Once incorporated into model parameters, information cannot practically be removed. That remains a serious concern. In practice, however, logging, human review, and cross-border processing occur far more frequently than model training.

Jurisdiction Matters

A Canadian lawyer's prompt processed through infrastructure located in another country may be subject to foreign legal access regimes, including legislation such as the Clarifying Lawful Overseas Use of Data Act ("CLOUD Act").

This can occur even where encryption and enterprise controls are in place. Cross-border processing may expose information to legal regimes that do not fully recognize solicitor-client privilege or professional confidentiality.

A lawful transfer is not the same as a protected one. Processing in another jurisdiction may mean that different rules govern what protections and rights apply.

Where data is processed can matter as much as how it is processed.

Downstream Disclosure

When AI-generated work product is filed with a court, delivered to a client, or shared with opposing counsel, any upstream confidentiality exposure is compounded.

If the output incorporates distinctive facts or structural elements derived from confidential material, those elements may enter public or adversarial hands.
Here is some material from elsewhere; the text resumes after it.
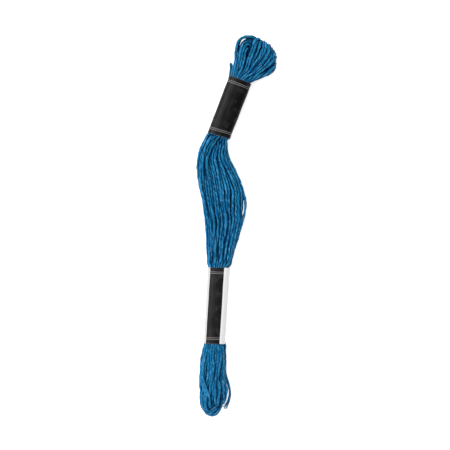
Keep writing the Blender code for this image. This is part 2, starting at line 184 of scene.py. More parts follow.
# What holds the loops of the head and the tail, seen from above: see Outline
HEAD_CENTRE, TAIL_CENTRE = (5.0, 72.0), (-10.8, -66.0)
HEAD_SPARE = ((-180, 0), (-60, 0.2), (0, 0.3), (60, 0.3), (100, 0.6), (160, 0.5), (180, 0))
TAIL_SPARE = (
    (-180, 0), (-110, 0.1), (-90, 0.3), (-72, 0.7), (-60, 1.5), (-35, 1.8), (-15, 1.4), (0, 1), (50, 1),
    (70, 0.5), (90, 0), (180, 0),
)

# The cut ends. They follow the source's routes, and the loose end strays up to 0.5 mm near its cut.
LOOSE_END = (
    (-5.08, -51.3, 1.6), (-5, -53.5, 1), (-4.95, -56.5, 0.6), (-4.97, -60, 0.56), (-4.8, -63.2, 0.56),
    (-4.25, -66, 0.56), (-3.35, -69, 0.56), (-2.8, -72, 0.56), (-3.15, -74.8, 0.56), (-4.1, -77.1, 0.56),
    (-5.25, -78.9, 0.56),
)
SHORT_END = ((-2.8, 65.4, 1.3), (-2.45, 67, 0.9), (-2.25, 68.9, 0.65), (-2.45, 70.9, 0.45))
LOOSE_END_SLOT, SHORT_END_SLOT = (3.6, -1.2), (-3.9, -1.4)  # the slots that they want in the bands
CUT_END_IN_BAND = 4.0  # how far inside a band they start
LOOSE_END_POINTS, FRAY_POINTS, PAST_TUBE = 90, 18, 8  # of the end, its spread plies and what is only plies
LOOSE_END_SPREAD = (0.22, 0.45, 1.6)  # how far apart the plies are, what is added at the cut, and its power
SHORT_END_POINTS = 46
SHORT_END_SPREAD = ((0, 0.45, 0.68, 0.84, 1), (0.26, 0.30, 0.52, 0.50, 0.10))  # along it: shares, and how far

# Paper bands. PAPER_WALL and FLAP_REACH are the source's: the wall of a band there, and where its
# glued end lies on the underside, in shares of the half width. The rest is the real paper's.
PAPER_WALL = 0.25
FLAP_REACH = (-0.5, 0.6)
PAPER = 0.12  # thickness
PAPER_STEP = (0.2, 0.5)  # of its mesh, round the band and along it
PAPER_OVER_INSIDE = 0.22  # how far its printed side is out from the source's inner wall
PAPER_OVER_SLOT = 0.62  # and from the middle of a slot right under it
STRIPE = (-3.55, 2.45)  # the lower band's black stripe, across its top
LINES = (1.9, 2.6)  # thin plain lines across the print, from each end
PAPER_WAVES, PAPER_CREASES = 7, 9  # shallow ones all over it

# Painted shade: other floss within REACH darkens the colour of a place that faces it. Floss that
# is nearer than OVERHEAD, seen from above, darkens a place by how much higher it is, as a painted shadow.
REACH, OVERHEAD = 2.3, 1.5

PLY_TWIST = 1.05  # how far along the yarn the fine strands of a ply take for half a turn

# The camera looks straight down: millimetres in one pixel, the size of the picture in pixels, and
# its middle, in pixels from the object's origin
PIXEL, PICTURE, PICTURE_MIDDLE = 0.432, 450, (-11.5, 1.0)

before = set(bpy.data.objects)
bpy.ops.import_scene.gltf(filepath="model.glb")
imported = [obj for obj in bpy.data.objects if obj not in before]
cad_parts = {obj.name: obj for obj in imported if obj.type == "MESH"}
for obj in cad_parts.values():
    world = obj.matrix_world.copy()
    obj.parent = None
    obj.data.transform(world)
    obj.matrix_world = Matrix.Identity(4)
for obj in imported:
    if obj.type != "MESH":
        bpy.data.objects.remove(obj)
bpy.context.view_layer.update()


# ---------------------------------------------------------------- what the frame says

def node_points(name):
    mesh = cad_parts[name].data
    points = np.empty(len(mesh.vertices) * 3)
    mesh.vertices.foreach_get("co", points)
    return points.reshape(-1, 3) / MM


def node_tree(name):
    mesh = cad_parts[name].data
    corners = [Vector(v.co) / MM for v in mesh.vertices]
    return BVHTree.FromPolygons(corners, [tuple(p.vertices) for p in mesh.polygons])


def cast(tree, start, towards):
    """Distance from a point to the solid's skin in a direction, in millimetres."""
    hit = tree.ray_cast(Vector(start), Vector(towards))
    return hit[3] if hit[0] is not None else 0.0


class Band:
    """Where a paper band is: the middles of its two ends, and the room inside it."""

    def __init__(self, name):
        points = node_points(name)
        upper = points[:, 1] > points[:, 1].mean()
        self.foot, self.top = points[~upper].mean(0), points[upper].mean(0)
        self.low, self.high = points[:, 2].min() + 2 * PAPER_WALL, points[:, 2].max() - PAPER_WALL
        self.foot[2] = self.top[2] = (self.low + self.high) / 2
        self.middle = (self.foot + self.top) / 2
        self.along = (self.top - self.foot) / np.linalg.norm(self.top - self.foot)
        self.across = np.cross(self.along, UP)
        tree = node_tree(name)
        self.half_width = min(
            cast(tree, end + self.along * inwards, self.across * way)
            for end, inwards in ((self.foot, 1.5), (self.top, -1.5)) for way in (-1, 1))

    def place(self, end, slot):
        """The point of a slot, which is a place (across, up) in the band's section, at an end."""
        return end + self.across * slot[0] + UP * slot[1]


skein = node_tree("floss_skein")
upper_band = Band("upper_band")
lower_band = Band("lower_band")


# ---------------------------------------------------------------- paths

def smoothstep(low, high, x):
    t = np.clip((x - low) / (high - low), 0, 1)
    return t * t * (3 - 2 * t)


def hump(x, middle, reach, power=2):
    """1 at the middle, fading to nothing beyond reach."""
    return np.exp(-(((x - middle) / reach) ** power))


def wave(turns):
    return np.sin(2 * np.pi * turns)


def unit(vectors):
    return vectors / np.linalg.norm(vectors, axis=-1, keepdims=True)


def travelled(points):
    """Distance along each line from its first point to each of its points."""
    steps = np.linalg.norm(np.diff(points, axis=-2), axis=-1)
    return np.concatenate([np.zeros_like(steps[..., :1]), np.cumsum(steps, axis=-1)], axis=-1)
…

Once disclosure occurs at this stage, remediation may be difficult or impossible.

Client Consent

Most retainer agreements do not address the use of generative AI systems.

Even where firm policies permit such use, professional obligations may require client knowledge or consent before confidential information is disclosed to third-party service providers.

Disclosure does not require a human recipient. Submitting client information to a system operated by a third party may constitute disclosure for professional responsibility purposes, particularly where the provider may store or review information.

Enterprise and Regulatory Compliance Claims

Terms such as "enterprise grade" and "HIPAA compliant" describe control frameworks, rather than guarantees of confidentiality or privilege.

These frameworks govern how data is handled, not whether it is processed, copied, retained, or reviewed.

Even in enterprise deployments, certain realities remain:

  • Information must be processed in usable form during inference.
  • Prompts and outputs may be logged for operational purposes.
  • Derived representations may persist in storage systems.
  • Cross-border infrastructure may create legal exposure.
  • Human review may occur in limited circumstances.

There is a conceptual mismatch. Technology providers define privacy primarily in terms of protection against unauthorized access. Lawyers define confidentiality in terms of control over disclosure, including authorized processing that exceeds professional obligations.

Enterprise controls reduce risk. They do not eliminate the underlying information handling chain.

Effective Risk Controls

Managing these risks requires layered controls rather than reliance on single assurances:

  • Contractual provisions addressing retention, review, and jurisdiction.
  • Tools designed for professional use with appropriate contractual protections.
  • Private or controlled deployments where feasible.
  • Limiting use to non-confidential work where appropriate.
  • Client disclosure or consent where required.

The question is whether the information handling chain is sufficiently transparent and controlled to meet professional obligations

Practical Questions

Before using generative AI on client matters, lawyers should be able to answer three questions:

  • Where does the information go, including intermediaries and storage systems?
  • Who may access it, including personnel, contractors, and authorities?
  • How could confidentiality safeguards be demonstrated if challenged by a regulator or court?

 

Disclaimer

This article is provided for general informational purposes only. It is not legal advice and does not create a solicitor-client relationship.

Laws, regulatory guidance, law society expectations, and technology practices change. Readers are responsible for verifying current requirements and for assessing whether any tool or workflow is appropriate for their own circumstances and professional obligations.

Any output generated with the assistance of artificial intelligence should be independently reviewed and verified by a qualified lawyer before it is relied upon.